- Location: Timiskaming District, Ontario
- Coordinates: 47°42′03″N 80°40′58″W﻿ / ﻿47.70083°N 80.68278°W
- Primary inflows: Unnamed creek
- Primary outflows: Unnamed creek towards Lost Lake
- Basin countries: Canada
- Max. length: .63 km (0.39 mi)
- Max. width: .2 km (0.12 mi)
- Surface elevation: 348 m (1,142 ft)

= Crawford Lake (Haultain Township) =

Lake in Timiskaming District, Ontario, Canada

Crawford Lake is a lake in geographic Haultain Township in the Montreal River and Ottawa River drainage basins in Timiskaming District, Ontario, Canada. It is about 0.63 km long and 0.2 km wide, and lies at an elevation of 348 m about 8 km northeast of the community of Gowganda. A short unnamed creek flows in at the north.

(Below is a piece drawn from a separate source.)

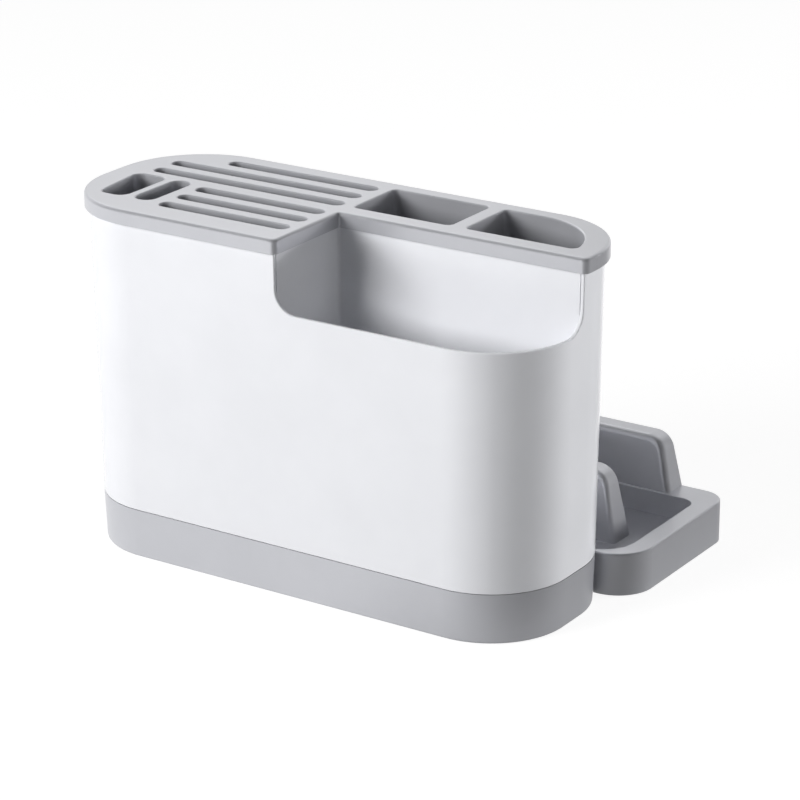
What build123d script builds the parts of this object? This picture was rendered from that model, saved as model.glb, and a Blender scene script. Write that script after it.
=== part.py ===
"""Knife and utensil holder with a detachable rack for boards and lids.

The holder is a white oblong shell with half-round corners.  It stands in a grey
drip tray and carries a grey cover with six knife slots, two small openings for
scissors and a sharpener, and two cutlery pockets.  The front right quarter of the
cover is missing, so that the deep utensil bay is open there.  A grey rack hooks
under the back of the drip tray.

Millimetres, +Z up, +X to the right and +Y to the back.  The origin lies on the
surface that the holder stands on, under the middle of the whole footprint.  Depths
and widths below are measured from the middle of the shell.
"""
import os
from math import asin, degrees, radians, tan

from build123d import *

# Shell: the white body, measured outside at its foot; its walls lean out by body_flare at the top
body_length = 298.0
body_depth = 113.0
body_flare = 2.35
body_corner = 47.0
body_wall = 2.4
body_floor = 2.4
body_floor_height = 12.0
shoulder_height = 3.0
rim_round = 0.8

# Drip tray under the shell
tray_height = 29.2
tray_draft = 1.0
tray_wall = 2.4
tray_floor = 2.5
tray_edge_round = 1.5

# Cover on the shell
cover_top = 206.0
cover_plate = 2.6
cover_skirt_height = 8.5
cover_skirt_wall = 2.4
cover_edge_round = 1.9
cover_nose_round = 3.5
cover_nose_least = 0.5
cover_inner_corner_round = 1.0
notch_x = -0.1
notch_y = -1.5

# Openings of the cover, clear of the round that runs along their edges
opening_round = 1.0
collar_wall = 1.6
collar_depth = 25.0
slot_width = 8.5
slot_lip_wall = 1.2
slot_lip_depth = 6.0
slot_back_margin = 13.25
slot_front_margin = 19.55
slot_right_rim = 6.7
slot_bank_gap = 2.4
rear_short_margin = 44.65
rear_long_margin = 16.75
front_slot_margin = 59.85
scissor_right_margin = 34.05
scissor_front_width = 17.0
scissor_back_width = 21.6
small_opening_margin = 19.35
small_opening_land = 10.9
small_opening_corner = 6.0
sharpener_left_margin = 39.55
sharpener_width = 12.5
pocket_front_rim = 12.1
pocket_left_rim = 0.9
pocket_corner = 3.5
pocket_length = 62.2
pocket_gap = 9.5
pocket_back_rim = 9.65
pocket_end_rim = 13.95
pocket_end_radius = 44.0

# Opening in the front of the shell, below the missing quarter of the cover
mouth_height = 164.4
mouth_corner = 13.0

# Partition inside the shell
partition_wall = 2.2
partition_corner = 2.0
tongue_length = 20.0
guide_rib_width = 2.0
guide_rib_depth = 3.0

# Drain holes in the floor of the shell
drain_hole = 5.0
drain_pitch = 15.0
drain_margin = 8.0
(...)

The primary outflow, at the south, is an unnamed creek towards Lost Lake, which flows via Calcite Creek, Sydney Creek and the Montreal River to Lake Timiskaming on the Ottawa River.

A second Crawford Lake in Timiskaming District and also in the same drainage basins, Crawford Lake (Milner Township), lies just 15 km southwest.